Edelman served as Turkish Ambassador after the second Iraq invasion, during which anti-American tensions within Turkey were high. According to Ibrahim Karagul, a columninst with the Turkish Weekly, "Edelman act(ed) more like a colonial governor than an ambassador... (He) is probably the least-liked and trusted American ambassador in Turkish history, and his reputation is not likely to recuperate." (Wikipedia)
Bush has yet to learn that old adage “if you run with dogs, you get fleas.” You may also remember Edelman as the Pentagon dog who embarrassed himself and his boss (Secretary of Defense, Robert Gates) by publicly rebuking Hillary Clinton when she enquired about Iraq disengagement plans; writing her that
"Premature and public discussion of the withdrawal of U.S. forces from Iraq reinforces enemy propaganda that the United States will abandon its allies in Iraq, much as we are perceived to have done in Vietnam, Lebanon and Somalia."
I understand that point of view.
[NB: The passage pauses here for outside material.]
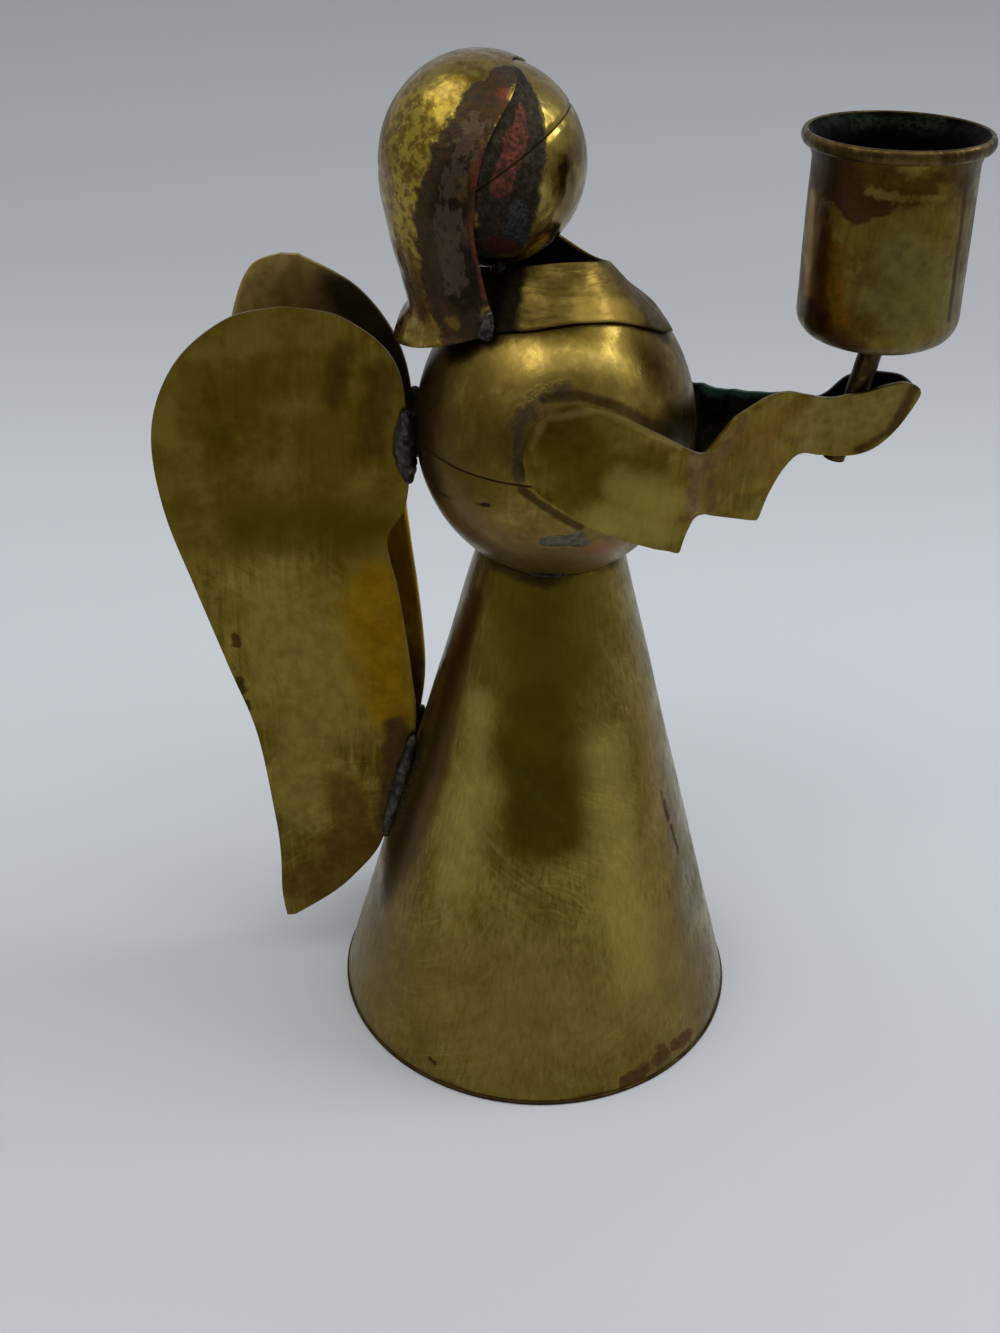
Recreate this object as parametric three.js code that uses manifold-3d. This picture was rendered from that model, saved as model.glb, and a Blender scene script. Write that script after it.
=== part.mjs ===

Premature and public discussions can raise hell with the most devious of plans, especially when they appear in an editorial by Robert Novak. Apparently, Edelman feels that undermining northern Iraq’s Kurdish contingent by a deed so dastardly and perfidious that, in his own words, the U.S. role could be concealed and always would be denied, doesn’t unmask America’s willingness to abandon its allies in Iraq.
Define allies. Maybe Edelman means only the Brits. Novak concludes his piece,
“The plan shows that hard experience has not dissuaded President Bush from attempting difficult ventures employing the use of force. On the contrary, two of the most intrepid supporters of the Iraq intervention -- John McCain and Lindsey Graham-- were surprised by Bush during a recent meeting with him. When they shared their impressions with colleagues, they commented on how unconcerned the president seemed. That may explain his willingness to embark on such a questionable venture against the Kurds.”
Unconcerned is not an adjective you want to describe the mental condition of your president during a time of war.